Levitation performance of a hybrid electromagnet suspension (HEMS) has been investigated experimentally and numerically. Force measurements were made on a test setup with a prototype HEMS designed at JSC “NIIEFA”. The measured data were compared with 3D simulations. The investigation enabled validation of design solutions. The prototype demonstrated good levitation characteristics and low power consumption and stray field.

АННОТАЦИЯ

Исследованы характеристики прототипа гибридного электромагнита (ГЭМ) подвеса магнитолевитационного транспортного средства, разработанного в АО «НИИЭФА». Измерения на специализированном стенде были выполнены с целью обоснования принятых конструкционных решений. Сравнение полученных данных с результатами численного моделирования подтверждает правильность выбранной концепции построения магнитной системы подвеса. Прототип предложенного авторами ГЭМ характеризуется пониженным энергопотреблением и низким уровнем полей рассеяния.

 

Keywords: test setup, hybrid electromagnet suspension, maglev, permanent magnet, lift force, numerical model, measurement, prototype.

Ключевые слова: стендовые испытания, гибридный электромагнит, Маглев, постоянные магниты, подъёмная сила, математическое моделирование, результаты эксперимента, натурный макет

 

Introduction

The advanced transport system, maglev, is based on a concept of magnetic suspension [1] that makes a vehicle levitate.
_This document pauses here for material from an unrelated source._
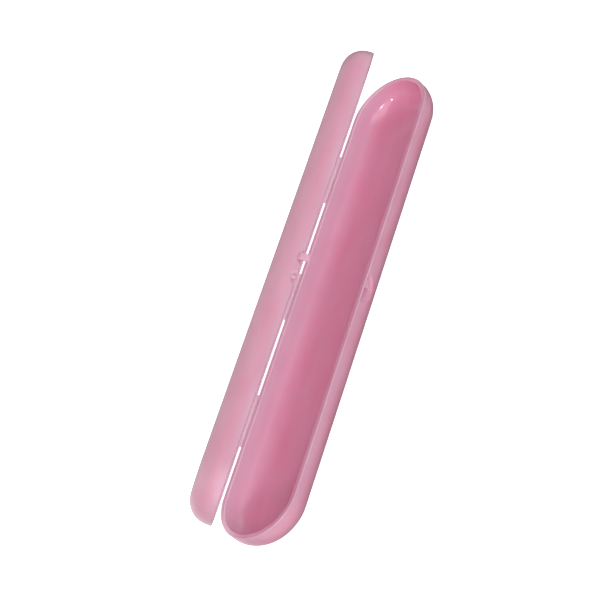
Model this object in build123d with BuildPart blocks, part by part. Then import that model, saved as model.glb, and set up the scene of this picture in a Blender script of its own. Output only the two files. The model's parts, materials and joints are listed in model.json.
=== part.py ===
"""Slim hinged case, moulded in one piece: a deep tray and a shallower lid of the
same stadium outline, three living-hinge webs along the back, and a snap tongue on
the lid.  The tray's rim runs on unbroken over a thumb recess in its front wall, and
the tongue's hook snaps under that lip.  A finger tab stands beside the tongue.

Frame: origin at the middle of the tray's flat underside, +X along the case,
+Y towards the hinge, +Z up.  The lid is drawn closed and swung to its rest angle.
All sizes are in millimetres and degrees.
"""
from build123d import *
import os

os.makedirs("parts", exist_ok=True)

# --- the two dishes --------------------------------------------------------
case_length = 200.0
case_width = 34.0
tray_depth = 12.1
lid_depth = 10.3
wall = 1.8
tray_upright = 2.6      # upright stretch of the tray's wall, above its rounded corner
lid_upright = 1.8       # the same stretch on the lid
rim_round = 0.4         # outer edge of each rim
rim_break = 0.2         # inner edge of each rim
parting_gap = 0.1       # between the two rims when the case is shut

# --- living hinge ----------------------------------------------------------
rest_opening = 43.2     # how far the lid stands open
hinge_standoff = 0.5    # fold line, out from the back wall
web_spacing = 53.0
web_shift = 1.4         # the row of webs sits this far towards +X
outer_web_length = 21.6
centre_web_length = 20.3
web_thickness = 0.3
root_proud = 0.15       # the webs' thick roots stand out from the back wall
root_height = 1.1
root_upright = 0.55     # upright part of a root's face, before it tapers back
web_seat = 0.275        # a web leaves its root this far from the rim
root_bite = 0.9         # how far a root runs into its wall

# --- snap clasp ------------------------------------------------------------
clasp_x = -0.5
tongue_width = 2.6
tongue_thickness = 0.9
tongue_reach = 2.3      # below the lid's rim
tongue_root = 2.0       # above the lid's rim
tongue_shoulder = 1.0   # the root slopes back to the wall above this height
tongue_tip_round = 0.6
hook_bite = 0.45        # how far the hook reaches under the tray's lip
hook_land = 0.3         # upright nose of the hook, above its lead-in slope
hook_side = 0.5         # the hook is this much narrower than the tongue, on each side
snap_clearance = 0.1
lip_height = 0.75       # rim left whole above the thumb recess
thumb_recess_x = 1.3
thumb_recess_width = 12.0
thumb_recess_height = 4.9   # below the lip
thumb_recess_depth = 1.1
recess_edge_round = 0.25
guide_lug_x = 3.6       # lug on the recess floor that the tongue slides in beside
guide_lug_width = 3.0
guide_lug_height = 1.9
guide_lug_proud = 0.6
guide_lug_round = 0.5
scoop_width = 6.0       # the two scoops in the lid's front rim
scoop_height = 2.5
scoop_depth = 0.55
finger_tab_x = -9.2
finger_tab_width = 1.5
finger_tab_height = 2.0
finger_tab_lift = 0.15  # the tab stops this far short of the lid's rim
finger_tab_thickness = 0.9
finger_tab_round = 0.6

# --- worked out from the sizes above ---------------------------------------
half_width = case_width / 2
straight_length = case_length - case_width
rim_z = tray_depth
lid_rim_z = rim_z + parting_gap
crown_z = lid_rim_z + lid_depth
hinge_y = half_width + hinge_standoff
hinge_z = rim_z + parting_gap / 2
web_places = {"left": -web_spacing, "centre": 0.0, "right": web_spacing}
lip_z = rim_z - lip_height
recess_floor_y = -half_width + thumb_recess_depth
scoop_floor_y = -half_width + scoop_depth
tongue_proud = snap_clearance + tongue_thickness
hook_ledge = -(parting_gap + lip_height + snap_clearance)   # from the lid's rim

swing = Pos(0, hinge_y, hinge_z) * Rot(-rest_opening, 0, 0) * Pos(0, -hinge_y, -hinge_z)


def on_lid(closed_plane):
    """A plane of the closed lid, swung open with it."""
    return Plane(swing * closed_plane.location)


def web_length(side):
    return centre_web_length if side == "centre" else outer_web_length


def half_section(plane, depth, upright):
    """One side of a dish's section, from its middle out to the wall and the rim."""
    corner = depth - upright
    flat = half_width - corner
    inner = half_width - wall
    with BuildSketch(plane) as section:
        with BuildLine():
            Line((0, 0), (flat, 0))
            CenterArc((flat, corner), corner, -90, 90)
            Line((half_width, corner), (half_width, depth - rim_round))
            CenterArc((half_width - rim_round, depth - rim_round), rim_round, 0, 90)
            Line((half_width - rim_round, depth), (inner + rim_break, depth))
            Line((inner + rim_break, depth), (inner, depth - rim_break))
            Line((inner, depth - rim_break), (inner, corner))
            CenterArc((flat, corner), corner - wall, -90, 90)
            Line((flat, wall), (0, wall))
            Line((0, wall), (0, 0))
        make_face()
    return section.sketch


def dish(section_plane, depth, upright):
    """A dish that opens along the plane's y: straight sides and half-round ends."""
    half = half_section(section_plane, depth, upright)
    ends = {end: section_plane.offset(end * straight_length / 2) for end in (-1, 1)}
    with BuildPart() as shell:
        for side in (half, half.mirror(Plane(section_plane.origin, z_dir=section_plane.x_dir))):
            extrude(to_extrude=side, amount=straight_length / 2, both=True)
        for end, end_plane in ends.items():
            turning_line = Axis(end_plane.origin, end_plane.y_dir * -end)
            revolve(half_section(end_plane, depth, upright), axis=turning_line, revolution_arc=180)
    return shell.part


def root_section(plane):
    """The thick root of a web: a lug along the rim, tapered away from it."""
    with BuildSketch(plane) as section:
        with BuildLine():
            Polyline((-root_bite, 0), (root_proud, 0), (root_proud, root_upright),
                     (0, root_height), (-root_bite, root_height), close=True)
        make_face()
    return section.sketch


def lid_front(x, height=0.0):
    """Upright plane on the floor of the lid's scoops, facing out, from the lid's rim."""
    return on_lid(Plane((x, scoop_floor_y, lid_rim_z + height), x_dir=(1, 0, 0), z_dir=(0, -1, 0)))


# --- tray ------------------------------------------------------------------
thumb_plane = Plane((thumb_recess_x, -half_width, lip_z), x_dir=(1, 0, 0), z_dir=(0, -1, 0))
with BuildPart() as tray_shell:
    add(dish(Plane.YZ, tray_depth, tray_upright))
    for side, x in web_places.items():
        back_of_rim = Plane((x + web_shift, half_width, rim_z), x_dir=(0, 1, 0), z_dir=(-1, 0, 0))
        extrude(root_section(back_of_rim), amount=web_length(side) / 2, both=True)
    with BuildSketch(thumb_plane):
        Ellipse(thumb_recess_width / 2, thumb_recess_height)
        split(bisect_by=Plane.XZ, keep=Keep.TOP)
    extrude(amount=-thumb_recess_depth, mode=Mode.SUBTRACT)
    curved_edges = tray_shell.edges(Select.LAST).filter_by(GeomType.LINE, reverse=True).sort_by(Axis.Y)
    recess_outline = curved_edges[:-1]      # all but the one round the recess's floor
    fillet(recess_outline, radius=recess_edge_round)

# --- lid -------------------------------------------------------------------
lid_section = on_lid(Plane((0, 0, crown_z), x_dir=(0, -1, 0), z_dir=(1, 0, 0)))
with BuildPart() as lid_shell:
    add(dish(lid_section, lid_depth, lid_upright))
    for side, x in web_places.items():
        back_of_rim = Plane((x + web_shift, half_width, lid_rim_z), x_dir=(0, 1, 0), z_dir=(1, 0, 0))
        extrude(root_section(on_lid(back_of_rim)), amount=web_length(side) / 2, both=True)
    for x in (clasp_x, finger_tab_x):
        with BuildSketch(lid_front(x)):
            Ellipse(scoop_width / 2, scoop_height)
        extrude(amount=scoop_depth + root_proud, mode=Mode.SUBTRACT)

# --- living-hinge webs -----------------------------------------------------
# Each web bends round the fold line from root to root and is trimmed to their faces.
web_start_y = half_width + root_proud - web_thickness / 2
web_start_z = rim_z - web_seat
web_end = (swing * Pos(0, web_start_y, 2 * hinge_z - web_start_z)).position
webs = {}
for side, x in web_places.items():
    with BuildPart() as web:
        with BuildSketch(Plane.YZ.offset(x + web_shift)):
            with BuildLine():
                ThreePointArc((web_start_y, web_start_z), (hinge_y, hinge_z), (web_end.Y, web_end.Z))
            trace(line_width=web_thickness)
        extrude(amount=web_length(side) / 2, both=True)
        add([tray_shell.part, lid_shell.part], mode=Mode.SUBTRACT)
    webs[side] = web

# --- guide lug in the thumb recess -----------------------------------------
guide_z = lip_z - guide_lug_height / 2
guide_plane = Plane((guide_lug_x, recess_floor_y, guide_z), x_dir=(1, 0, 0), z_dir=(0, -1, 0))
with BuildPart() as guide_lug:
    with BuildSketch(guide_plane):
        RectangleRounded(guide_lug_width, guide_lug_height, guide_lug_round)
    extrude(amount=guide_lug_proud)

# --- snap tongue and finger tab on the lid ---------------------------------
clasp_section = on_lid(Plane((clasp_x, -half_width, lid_rim_z), x_dir=(0, 1, 0), z_dir=(1, 0, 0)))
with BuildPart() as snap_tongue:
    with BuildSketch(clasp_section):
        with BuildLine():
            Polyline((scoop_depth, 0), (scoop_depth, tongue_root), (0, tongue_root),
                     (-tongue_proud, tongue_shoulder), (-tongue_proud, -tongue_reach),
                     (-snap_clearance, -tongue_reach), (-snap_clearance, 0), close=True)
        make_face()
    extrude(amount=tongue_width / 2, both=True)
    with BuildSketch(lid_front(clasp_x, (tongue_root - tongue_reach) / 2)):
        RectangleRounded(tongue_width, tongue_root + tongue_reach, tongue_tip_round)
    extrude(amount=scoop_depth + tongue_proud, mode=Mode.INTERSECT)
    with BuildSketch(clasp_section):
        with BuildLine():
            Polyline((-snap_clearance, -tongue_reach), (hook_bite, hook_ledge - hook_land),
                     (hook_bite, hook_ledge), (-snap_clearance, hook_ledge), close=True)
        make_face()
    extrude(amount=tongue_width / 2 - hook_side, both=True)

with BuildPart() as finger_tab:
    with BuildSketch(lid_front(finger_tab_x, (finger_tab_height + finger_tab_lift) / 2)):
        RectangleRounded(finger_tab_width, finger_tab_height - finger_tab_lift, finger_tab_round)
    extrude(amount=finger_tab_thickness)

# --- labels and files ------------------------------------------------------
pieces = {"tray_shell": tray_shell, "lid_shell": lid_shell}
pieces.update({f"hinge_web_{side}": web for side, web in webs.items()})
pieces.update({"guide_lug": guide_lug, "snap_tongue": snap_tongue, "finger_tab": finger_tab})
for name, piece in pieces.items():
    piece.part.label = name
    export_step(piece.part, f"parts/{name}.step")
    print(name, round(piece.part.volume, 2), "mm3")
print("hinge axis", round(hinge_y, 4), round(hinge_z, 4))
pivot = (swing * Pos(0, scoop_floor_y, lid_rim_z + tongue_root)).position
print("tongue pivot", round(pivot.Y, 4), round(pivot.Z, 4))
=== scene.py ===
# %% [markdown]
# # A slim hinged case in glossy pink plastic
#
# The object is a long case with round ends, moulded in one piece. A deep tray and a
# shallower lid are joined along the back by three thin webs that bend, which is called
# a living hinge. A small tongue on the lid snaps under the rim of the tray.
#
# The CAD model already holds every size, so this script only loads it and dresses it.
# Lengths are in metres, +X runs along the case, +Y points to the hinge and +Z is up.

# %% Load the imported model
import json
import math
import bmesh
import bpy
from mathutils import Matrix, Vector


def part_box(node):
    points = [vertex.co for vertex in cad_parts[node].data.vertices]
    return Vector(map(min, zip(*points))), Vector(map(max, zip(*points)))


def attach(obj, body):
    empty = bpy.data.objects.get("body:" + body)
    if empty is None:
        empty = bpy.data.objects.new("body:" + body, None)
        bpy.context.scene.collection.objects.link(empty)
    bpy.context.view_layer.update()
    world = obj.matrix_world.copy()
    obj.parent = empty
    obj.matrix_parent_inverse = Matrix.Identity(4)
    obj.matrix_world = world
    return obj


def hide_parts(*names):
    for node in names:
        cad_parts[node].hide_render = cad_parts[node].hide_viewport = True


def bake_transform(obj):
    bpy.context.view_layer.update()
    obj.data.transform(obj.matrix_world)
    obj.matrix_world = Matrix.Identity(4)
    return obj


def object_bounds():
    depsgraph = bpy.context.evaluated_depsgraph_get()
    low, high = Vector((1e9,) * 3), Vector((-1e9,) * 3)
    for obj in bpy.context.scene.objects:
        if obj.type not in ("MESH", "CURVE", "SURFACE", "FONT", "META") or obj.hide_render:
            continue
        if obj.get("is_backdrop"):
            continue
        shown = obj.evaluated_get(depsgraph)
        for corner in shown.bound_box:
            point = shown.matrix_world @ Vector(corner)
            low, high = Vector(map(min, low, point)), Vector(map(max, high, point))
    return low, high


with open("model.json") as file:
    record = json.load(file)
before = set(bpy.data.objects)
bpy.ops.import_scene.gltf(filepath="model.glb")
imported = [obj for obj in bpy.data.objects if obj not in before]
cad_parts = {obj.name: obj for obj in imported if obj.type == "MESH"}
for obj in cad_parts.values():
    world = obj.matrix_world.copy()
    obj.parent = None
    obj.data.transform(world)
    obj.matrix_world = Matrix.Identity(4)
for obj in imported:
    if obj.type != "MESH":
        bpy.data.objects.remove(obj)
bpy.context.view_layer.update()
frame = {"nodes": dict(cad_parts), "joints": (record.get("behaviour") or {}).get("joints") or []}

MM = 0.001
scene = bpy.context.scene
print("nodes", sorted(frame["nodes"]))

# %% [markdown]
# ## Sizes
#
# A size that the CAD model can tell is read from it, so that the two never drift apart.
# The tray's box gives the outline, and the hinge joint gives the line that the lid turns
# about and the angle that it stands open by.

# %% Sizes that are read from the CAD model
joints = {joint["name"]: joint for joint in frame["joints"]}
tray_low, tray_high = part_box("tray_shell")
half_width = -tray_low.y
straight = tray_high.x - tray_low.x - 2 * half_width
rim_z = tray_high.z
fold = Vector(joints["lid_hinge"]["pos_m"])
rest_opening = math.radians(-joints["lid_hinge"]["range_deg"][0])
print("half width", round(half_width / MM, 2), "straight", round(straight / MM, 2),
      "rim", round(rim_z / MM, 2), "mm")

# %% [markdown]
# ## Sizes of the moulding
#
# What a box can't show, such as a wall's thickness, is a named value here. Each shell has
# a large rounding where its wall turns into its bottom. The rims are rounded outside and
# only broken inside, as the two halves of a mould leave them.

# %% Sizes of the two shells
tray_corner = 9.5 * MM
lid_depth = 10.3 * MM
lid_corner = 8.5 * MM
wall = 1.8 * MM
rim_round = 0.4 * MM
rim_break = 0.2 * MM
parting_gap = 2 * (fold.z - rim_z)
lid_rim_z = rim_z + parting_gap
crown_z = lid_rim_z + lid_depth
weld = 0.002 * MM       # points nearer to each other than this become one
print("shut, the lid's rim is at", round(lid_rim_z / MM, 2), "mm and its crown at",
      round(crown_z / MM, 2), "mm")

# %% [markdown]
# ## Opening the lid
#
# The lid is easiest to model shut, above the tray, where its rim is level. One matrix
# then turns the finished mesh about the fold line. The place goes into the mesh and the
# object stays at the origin, so patterns that read object coordinates don't slide.

# %% The turn from shut to open
opened = Matrix.Translation(fold) @ Matrix.Rotation(-rest_opening, 4, "X") @ Matrix.Translation(-fold)
print("the lid stands open by", round(math.degrees(rest_opening), 1), "degrees")

# %% [markdown]
# ## Camera
#
# A long lens from well back keeps the case's long sides almost parallel. The camera is
# placed by two angles and a distance round the point it looks at, and then rolled, which
# lays the case across the picture.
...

A hybrid suspension utilizes a combination of strong permanent magnets (PM) and electromagnets (EM). PM provides levitation while EM is used to control the air gap and stabilise the system. The HEMS technology cures some drawback of pure EM suspension [3], primarily reducing the stray field and the ohmic power consumption. The reduced energy consumption also means better electromagnetic compatibility and environmental safety. JSC “NIIEFA” has designed, studied, and patented several HEMS configurations [4].
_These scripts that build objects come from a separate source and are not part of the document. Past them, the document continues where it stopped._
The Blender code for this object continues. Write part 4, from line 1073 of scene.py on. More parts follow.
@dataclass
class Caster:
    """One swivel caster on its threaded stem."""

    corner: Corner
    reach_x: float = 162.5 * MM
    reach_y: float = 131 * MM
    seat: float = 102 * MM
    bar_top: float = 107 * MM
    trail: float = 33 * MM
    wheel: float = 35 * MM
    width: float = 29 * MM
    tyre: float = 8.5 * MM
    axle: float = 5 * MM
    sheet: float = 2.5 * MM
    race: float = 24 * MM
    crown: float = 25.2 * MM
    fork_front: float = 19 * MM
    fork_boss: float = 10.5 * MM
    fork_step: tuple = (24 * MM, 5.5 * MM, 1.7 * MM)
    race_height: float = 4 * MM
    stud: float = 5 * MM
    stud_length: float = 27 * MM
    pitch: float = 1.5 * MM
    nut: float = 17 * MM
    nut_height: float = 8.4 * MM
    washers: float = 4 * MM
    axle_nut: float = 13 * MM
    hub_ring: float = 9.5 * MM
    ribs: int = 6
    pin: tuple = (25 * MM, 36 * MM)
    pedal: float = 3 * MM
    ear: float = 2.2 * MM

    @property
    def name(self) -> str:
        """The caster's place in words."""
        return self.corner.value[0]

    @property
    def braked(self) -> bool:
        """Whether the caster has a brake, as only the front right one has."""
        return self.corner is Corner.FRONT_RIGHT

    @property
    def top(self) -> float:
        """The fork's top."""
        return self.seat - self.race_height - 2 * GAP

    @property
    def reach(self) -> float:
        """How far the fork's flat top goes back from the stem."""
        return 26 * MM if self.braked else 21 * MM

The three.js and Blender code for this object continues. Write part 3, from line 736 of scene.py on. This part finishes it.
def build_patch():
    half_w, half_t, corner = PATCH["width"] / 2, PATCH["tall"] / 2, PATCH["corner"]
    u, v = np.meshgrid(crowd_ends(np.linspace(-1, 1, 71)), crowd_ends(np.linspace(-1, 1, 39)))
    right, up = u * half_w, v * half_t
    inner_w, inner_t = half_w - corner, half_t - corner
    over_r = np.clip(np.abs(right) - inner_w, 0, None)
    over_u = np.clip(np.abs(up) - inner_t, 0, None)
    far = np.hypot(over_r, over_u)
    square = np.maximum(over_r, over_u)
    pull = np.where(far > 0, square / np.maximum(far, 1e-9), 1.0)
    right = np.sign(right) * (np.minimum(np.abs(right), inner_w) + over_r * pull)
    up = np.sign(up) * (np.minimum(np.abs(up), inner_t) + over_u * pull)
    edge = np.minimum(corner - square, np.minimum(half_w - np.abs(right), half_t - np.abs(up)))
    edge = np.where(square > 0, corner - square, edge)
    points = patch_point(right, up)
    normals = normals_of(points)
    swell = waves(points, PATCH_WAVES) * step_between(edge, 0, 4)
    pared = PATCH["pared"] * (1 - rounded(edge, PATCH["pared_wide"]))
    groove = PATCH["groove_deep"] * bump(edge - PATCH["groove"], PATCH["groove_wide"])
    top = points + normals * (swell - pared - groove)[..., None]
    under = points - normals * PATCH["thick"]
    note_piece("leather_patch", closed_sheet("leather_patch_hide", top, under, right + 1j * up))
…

This study is focused on experimental investigation of HEMS functionality on a certified test bench [5] using a prototype. The measured forces were compared with simulated data. Also, a comparison is presented for characteristics of HEMS and pure EMS.
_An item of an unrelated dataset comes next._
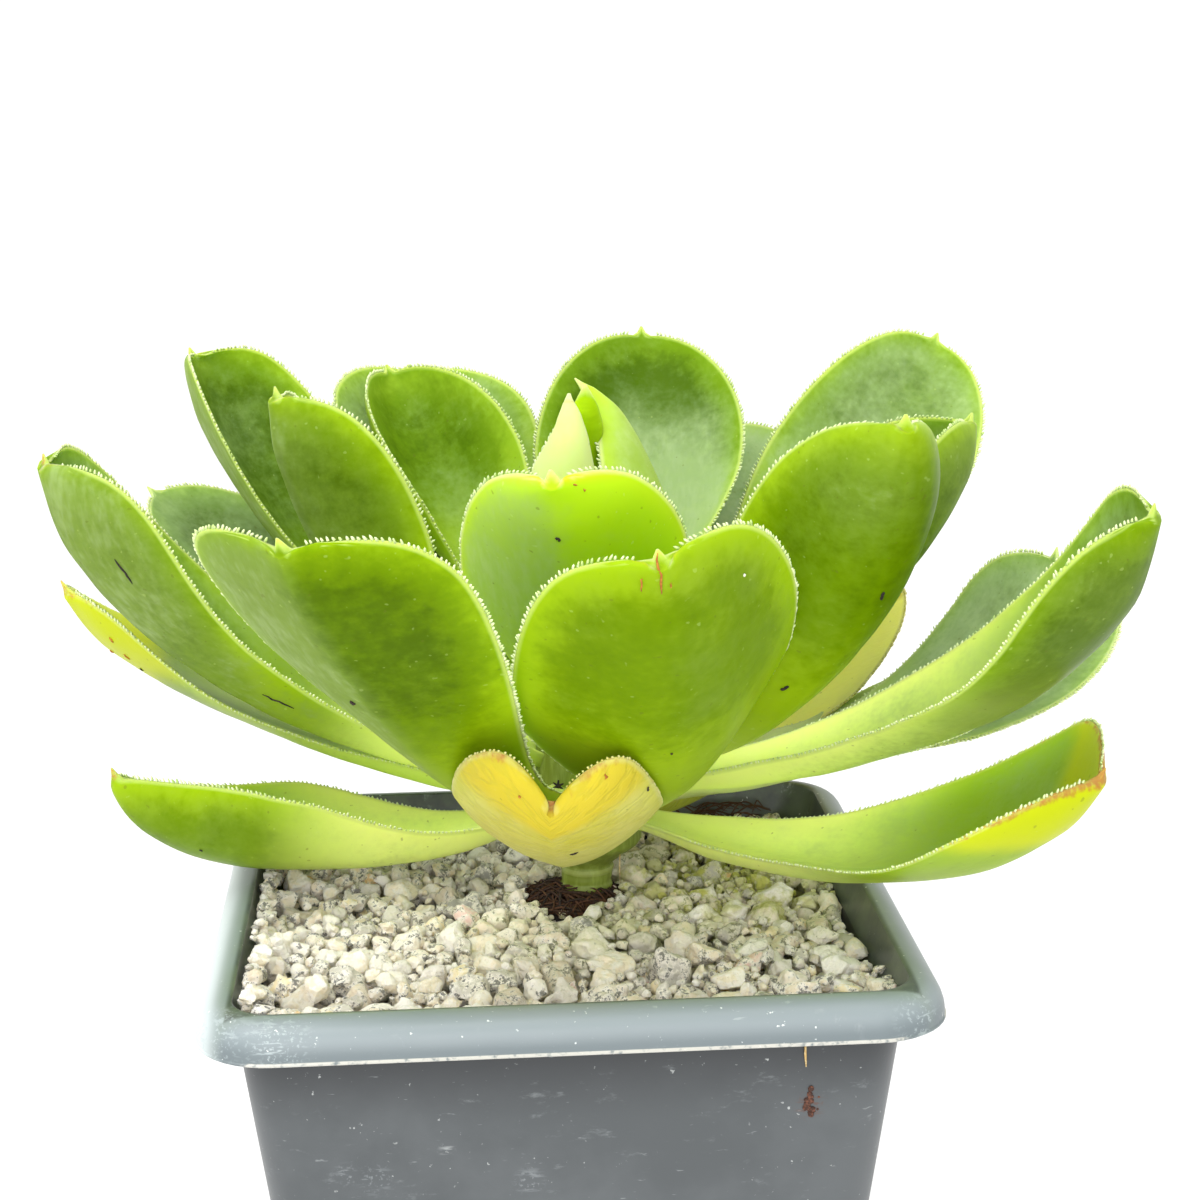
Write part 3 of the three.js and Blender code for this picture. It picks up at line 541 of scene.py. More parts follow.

The results of the study will be used for further improvement of instrumentation and test programs to adapt them for serial product inspection.

Hems prototype

Basically, HEMS represents а steel rail and a carriage suspended underneath due to magnetic attraction provided by the hybrid magnet. PM enables the basic attraction force while EM is used for active control of the air gap between the rail and the carriage. With variations of the air gap, the force from PM will change. Typically HEMS systems have a small air gap. Fig. 1 shows schematically the hybrid suspension.

 

Figure 1. Hybrid suspension with V-shaped PM

 

The HEMS prototype employs a V-shaped PM assembly. The magnetic circuit has a bridge below PM with a gap to prevent closure of the magnetic flux. Such configuration ensures high mechanical strength and low stray field [3]. Table 1 presents a brief specification of the prototype.

Table 1.

HEMS prototype specification

Coil cross-section area, mm2

1450

Max power dissipation, W

240

Max steady state current, А

10

Max short-time current, A

15

NdFeB type

N48SH

Air gap, mm

4 - 6

Lift force range, kN

8 – 16 

Dimensions (L×W×H), mm

650×130×89

Weight, N

450

 

The specification was chosen taking in mind the planned revitalization of the Moscow monorail transport. However, the specification is quite representative to generalize results to other applications.

Numerical analysys

To identify the HEMS design and levitation efficiency parametric studies were performed using a special computation technique. The lift force was evaluated in terms of electromotive force, or emf. 3D simulations were made with the code КОМРОТ [6].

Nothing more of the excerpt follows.